• **The request**
Please repeat all of the lines that follow, exactly as written.

[START OF Available data]

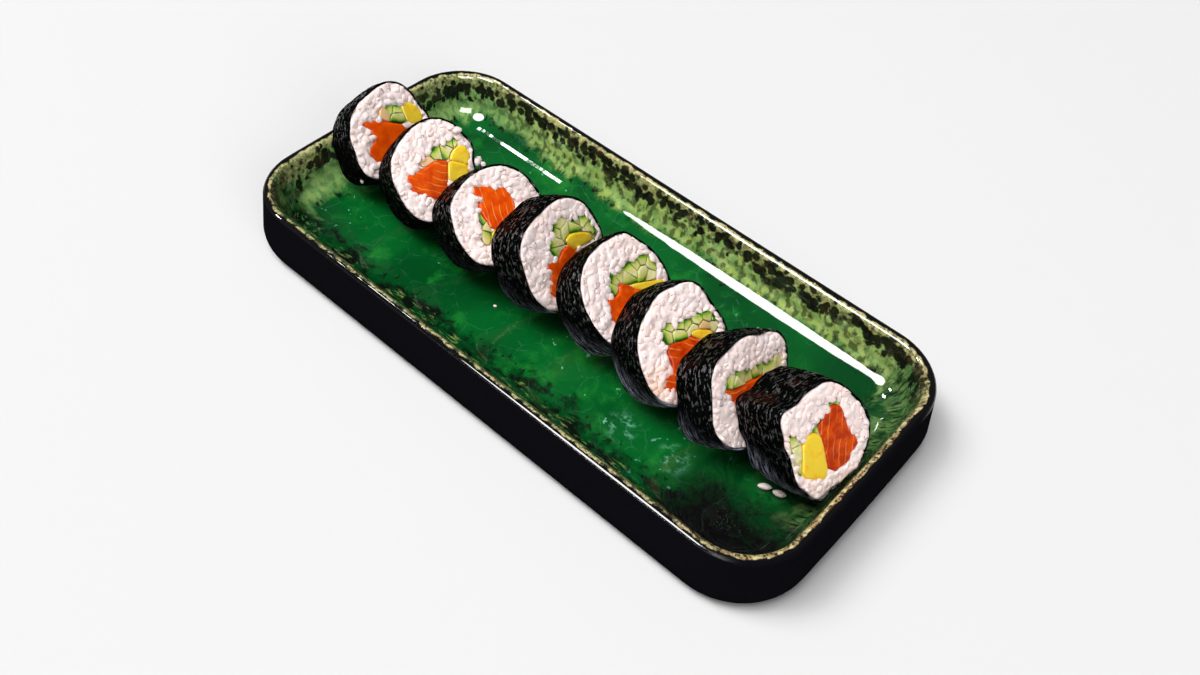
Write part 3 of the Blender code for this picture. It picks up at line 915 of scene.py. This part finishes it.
def rice_patch(rice, cut, depth, loops):
    """The part of one cut face that is rice, as a lumpy patch that carries the grains."""
    steps = int(2 * PATCH_REACH / rice.cell)
    axis = (np.arange(steps + 1) - steps / 2) * rice.cell
    across, rise = np.meshgrid(axis, axis)
    corners = np.stack([across.ravel(), rise.ravel()], 1)
    middle = corners.reshape(steps + 1, steps + 1, 2)[:-1, :-1].reshape(-1, 2) + rice.cell / 2
    angle, radius = polar(middle)
    keep = radius < cut.radius(angle, depth) - RIM_MARGIN
    for loop in loops:
        keep &= inside_distance(middle, loop) < -FILLING_MARGIN
    height = cut_height(rice, cut, corners, depth)
    outwards = 1 if depth == 0 else -1
    under = 0.14 * rice.grain_height
    local = raise_to(corners, -depth + outwards * (height - under))
    faces = []
    for cell in np.flatnonzero(keep):
        row, column = divmod(cell, steps)
        a = row * (steps + 1) + column
        square = (a, a + 1, a + steps + 2, a + steps + 1)
        faces.append(square if outwards > 0 else square[::-1])
    return local, faces


def rice_core(rice, cut, loops):
    """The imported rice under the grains: a barrel just inside the nori, sunk at the fillings."""
    angles, circle = around(CORE_AROUND)
    shares = np.linspace(0.03, 1.0, 24)
    rings = []
    for depth, outwards, order in ((0.0, 1, shares), (cut.thickness, -1, shares[::-1])):
        for share in order:
            edge = cut.radius(angles, depth) - CORE_INSET
            flat = circle * (edge * share)[:, None]
            height = cut_height(rice, cut, flat, depth) - rice.core_depth
            seeds = raise_to(flat / MM, 17.0 * cut.number + depth / MM)
            height += np.clip(lumps(seeds, 0.30) + 0.25, 0, 1) * rice.smear
            within = np.max([inside_distance(flat, loop) for loop in loops], axis=0)
            height -= np.clip((within + 0.5 * MM) / (0.8 * MM), 0, 1) * rice.filling_bed
            rings.append(raise_to(flat, -depth + outwards * height))
        if outwards > 0:
            for share in (0.1, 0.5, 0.9):
                level = share * cut.thickness
                edge = cut.radius(angles, level) - CORE_INSET
                rings.append(raise_to(circle * edge[:, None], -level))
    return skinned("rice_core", rings, cut.to_world)


def press_inside(cut, mesh, margin):
    """Push back whatever would stick out through the nori."""
    local = cut.to_local(points_of(mesh))
    angle, radius = polar(local)
    depth = np.clip(-local[:, 2], 0, cut.thickness)
    limit = cut.radius(angle, depth) - margin
    local[:, :2] *= np.minimum(1.0, limit / np.maximum(radius, 1e-9))[:, None]
    move_points(mesh, cut.to_world(local))


def rice_finish(rice):
    """Moist boiled rice: white with faint pink, glassy grains, a few specks and painted shade in thin
    crevices.
    """
    grain = Finish("boiled rice")
    mix = grain.mix
    remap = grain.remap
    noise = grain.noise
    place = grain.position
    tone = grain.attribute("tone", "Fac")
    base = mix(remap(tone, 0.60, 1.0), rice.white, rice.warm)
    glassy = remap(tone, 0.30, 0.0) * remap(noise(place, 110.0, 2.0), 0.44, 0.60)
    base = mix(glassy, base, rice.cool)
    base = mix(remap(noise(place, 75.0, 2.0), 0.50, 0.66, 0.0, 0.45), base, rice.blush)
    stain = remap(grain.away(STAIN_PLACE), 0.0100, 0.0030, 0.0, 0.75)
    base = mix(stain, base, rice.stain)
    speck = remap(grain.cells(place, 430.0), 0.14, 0.08)
    speck = speck * remap(noise(place, 240.0, 1.0), 0.56, 0.60)
    # painted shade: thin dark lines along the gaps between grains, in scattered patches
    crevice_shade = grain.cells(grain.bend(place, 300.0, 0.002), 330.0, "DISTANCE_TO_EDGE")
    crevice_shade = remap(crevice_shade, 0.042, 0.014) * remap(noise(place, 170.0, 1.0), 0.57, 0.61)
    base = mix(grain.math("MAXIMUM", speck, crevice_shade) * 0.8, base, rice.speck)
    grain.surface(Base_Color=base, Roughness=0.42, Specular_IOR_Level=0.16)
    grain.bump(noise(place, 900.0, 2.0), 0.0002, 0.35)
    return grain.material


def core_finish(rice):
    """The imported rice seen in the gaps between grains."""
    core = Finish("packed rice")
    grains = core.cells(core.bend(core.position, 300.0, 0.002), 380.0)
    base = core.mix(core.remap(grains, 0.25, 0.75), rice.white, rice.shade)
    core.surface(Base_Color=base, Roughness=0.45)
    core.bump(core.math("POWER", grains, 2.0) * -1.0, 0.0006, 0.45)
    return core.material


class MAKI_OT_rice(bpy.types.Operator):
    """Pack every slice with a core of rice and grains over both of its cuts"""
    bl_idname = "maki.rice"
    bl_label = "Pack the Rice"

    def execute(self, context):
        rice = context.scene.maki_rice
        grains_material = rice_finish(rice)
        core_material = core_finish(rice)
        tree, values = grain_tree(rice, grains_material)
        for cut in SLICES:
            loops = [cut.outline_of(node) for node in cut.fillings()]
            core = new_object("rice_core_%d" % cut.number, rice_core(rice, cut, loops))
            hand_over(core, core_material, "rice", "rice_%d" % cut.number)
            points = []
            faces = []
            for depth in (0.0, cut.thickness):
                patch, squares = rice_patch(rice, cut, depth, loops)
                start = len(points)
                points.extend(cut.to_world(patch))
                faces.extend(tuple(index + start for index in square) for square in squares)
            piece = new_object("rice_grains_%d" % cut.number,
                               mesh_from("rice_patch", points, faces))
            modifier = piece.modifiers.new("grains", "NODES")
            modifier.node_group = tree
            set_inputs(modifier, {**values, "Seed": rice.seed + cut.number})
            settle_modifiers(piece)
            press_inside(cut, piece.data, rice.sleeve_gap)
            hand_over(piece, grains_material, "rice")
        return {"FINISHED"}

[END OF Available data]

• **Task output**
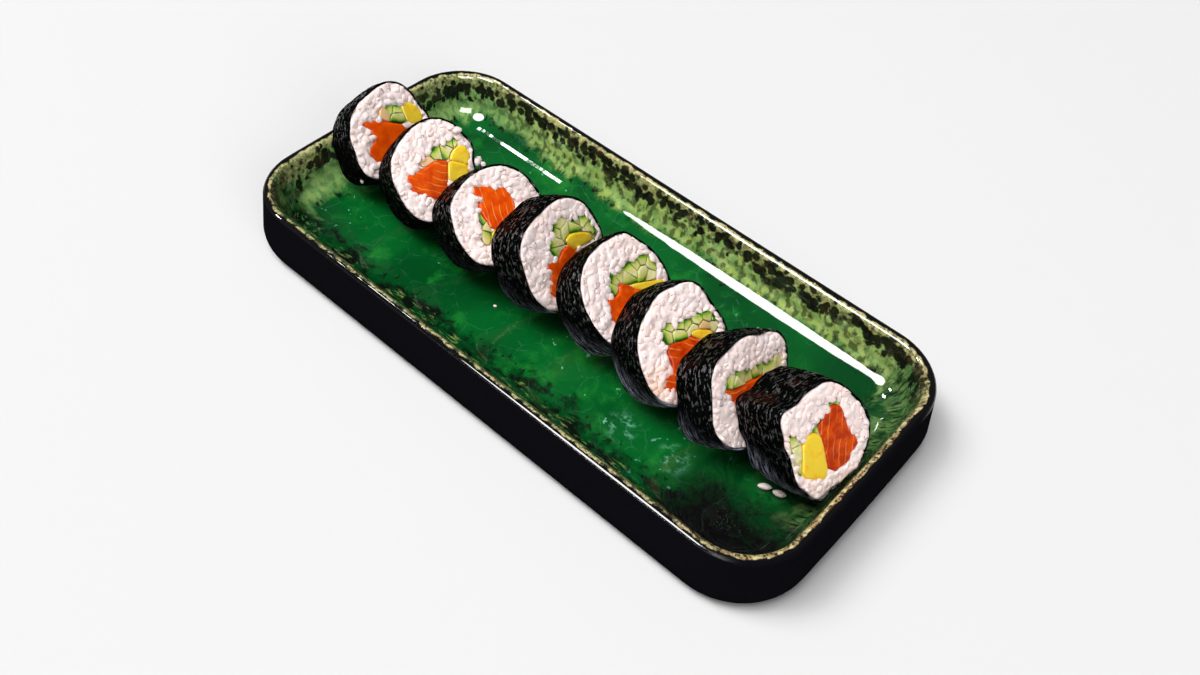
Write part 3 of the Blender code for this picture. It picks up at line 915 of scene.py. This part finishes it.
def rice_patch(rice, cut, depth, loops):
    """The part of one cut face that is rice, as a lumpy patch that carries the grains."""
    steps = int(2 * PATCH_REACH / rice.cell)
    axis = (np.arange(steps + 1) - steps / 2) * rice.cell
    across, rise = np.meshgrid(axis, axis)
    corners = np.stack([across.ravel(), rise.ravel()], 1)
    middle = corners.reshape(steps + 1, steps + 1, 2)[:-1, :-1].reshape(-1, 2) + rice.cell / 2
    angle, radius = polar(middle)
    keep = radius < cut.radius(angle, depth) - RIM_MARGIN
    for loop in loops:
        keep &= inside_distance(middle, loop) < -FILLING_MARGIN
    height = cut_height(rice, cut, corners, depth)
    outwards = 1 if depth == 0 else -1
    under = 0.14 * rice.grain_height
    local = raise_to(corners, -depth + outwards * (height - under))
    faces = []
    for cell in np.flatnonzero(keep):
        row, column = divmod(cell, steps)
        a = row * (steps + 1) + column
        square = (a, a + 1, a + steps + 2, a + steps + 1)
        faces.append(square if outwards > 0 else square[::-1])
    return local, faces


def rice_core(rice, cut, loops):
    """The imported rice under the grains: a barrel just inside the nori, sunk at the fillings."""
    angles, circle = around(CORE_AROUND)
    shares = np.linspace(0.03, 1.0, 24)
    rings = []
    for depth, outwards, order in ((0.0, 1, shares), (cut.thickness, -1, shares[::-1])):
        for share in order:
            edge = cut.radius(angles, depth) - CORE_INSET
            flat = circle * (edge * share)[:, None]
            height = cut_height(rice, cut, flat, depth) - rice.core_depth
            seeds = raise_to(flat / MM, 17.0 * cut.number + depth / MM)
            height += np.clip(lumps(seeds, 0.30) + 0.25, 0, 1) * rice.smear
            within = np.max([inside_distance(flat, loop) for loop in loops], axis=0)
            height -= np.clip((within + 0.5 * MM) / (0.8 * MM), 0, 1) * rice.filling_bed
            rings.append(raise_to(flat, -depth + outwards * height))
        if outwards > 0:
            for share in (0.1, 0.5, 0.9):
                level = share * cut.thickness
                edge = cut.radius(angles, level) - CORE_INSET
                rings.append(raise_to(circle * edge[:, None], -level))
    return skinned("rice_core", rings, cut.to_world)


def press_inside(cut, mesh, margin):
    """Push back whatever would stick out through the nori."""
    local = cut.to_local(points_of(mesh))
    angle, radius = polar(local)
    depth = np.clip(-local[:, 2], 0, cut.thickness)
    limit = cut.radius(angle, depth) - margin
    local[:, :2] *= np.minimum(1.0, limit / np.maximum(radius, 1e-9))[:, None]
    move_points(mesh, cut.to_world(local))


def rice_finish(rice):
    """Moist boiled rice: white with faint pink, glassy grains, a few specks and painted shade in thin
    crevices.
    """
    grain = Finish("boiled rice")
    mix = grain.mix
    remap = grain.remap
    noise = grain.noise
    place = grain.position
    tone = grain.attribute("tone", "Fac")
    base = mix(remap(tone, 0.60, 1.0), rice.white, rice.warm)
    glassy = remap(tone, 0.30, 0.0) * remap(noise(place, 110.0, 2.0), 0.44, 0.60)
    base = mix(glassy, base, rice.cool)
    base = mix(remap(noise(place, 75.0, 2.0), 0.50, 0.66, 0.0, 0.45), base, rice.blush)
    stain = remap(grain.away(STAIN_PLACE), 0.0100, 0.0030, 0.0, 0.75)
    base = mix(stain, base, rice.stain)
    speck = remap(grain.cells(place, 430.0), 0.14, 0.08)
    speck = speck * remap(noise(place, 240.0, 1.0), 0.56, 0.60)
    # painted shade: thin dark lines along the gaps between grains, in scattered patches
    crevice_shade = grain.cells(grain.bend(place, 300.0, 0.002), 330.0, "DISTANCE_TO_EDGE")
    crevice_shade = remap(crevice_shade, 0.042, 0.014) * remap(noise(place, 170.0, 1.0), 0.57, 0.61)
    base = mix(grain.math("MAXIMUM", speck, crevice_shade) * 0.8, base, rice.speck)
    grain.surface(Base_Color=base, Roughness=0.42, Specular_IOR_Level=0.16)
    grain.bump(noise(place, 900.0, 2.0), 0.0002, 0.35)
    return grain.material


def core_finish(rice):
    """The imported rice seen in the gaps between grains."""
    core = Finish("packed rice")
    grains = core.cells(core.bend(core.position, 300.0, 0.002), 380.0)
    base = core.mix(core.remap(grains, 0.25, 0.75), rice.white, rice.shade)
    core.surface(Base_Color=base, Roughness=0.45)
    core.bump(core.math("POWER", grains, 2.0) * -1.0, 0.0006, 0.45)
    return core.material


class MAKI_OT_rice(bpy.types.Operator):
    """Pack every slice with a core of rice and grains over both of its cuts"""
    bl_idname = "maki.rice"
    bl_label = "Pack the Rice"

    def execute(self, context):
        rice = context.scene.maki_rice
        grains_material = rice_finish(rice)
        core_material = core_finish(rice)
        tree, values = grain_tree(rice, grains_material)
        for cut in SLICES:
            loops = [cut.outline_of(node) for node in cut.fillings()]
            core = new_object("rice_core_%d" % cut.number, rice_core(rice, cut, loops))
            hand_over(core, core_material, "rice", "rice_%d" % cut.number)
            points = []
            faces = []
            for depth in (0.0, cut.thickness):
                patch, squares = rice_patch(rice, cut, depth, loops)
                start = len(points)
                points.extend(cut.to_world(patch))
                faces.extend(tuple(index + start for index in square) for square in squares)
            piece = new_object("rice_grains_%d" % cut.number,
                               mesh_from("rice_patch", points, faces))
            modifier = piece.modifiers.new("grains", "NODES")
            modifier.node_group = tree
            set_inputs(modifier, {**values, "Seed": rice.seed + cut.number})
            settle_modifiers(piece)
            press_inside(cut, piece.data, rice.sleeve_gap)
            hand_over(piece, grains_material, "rice")
        return {"FINISHED"}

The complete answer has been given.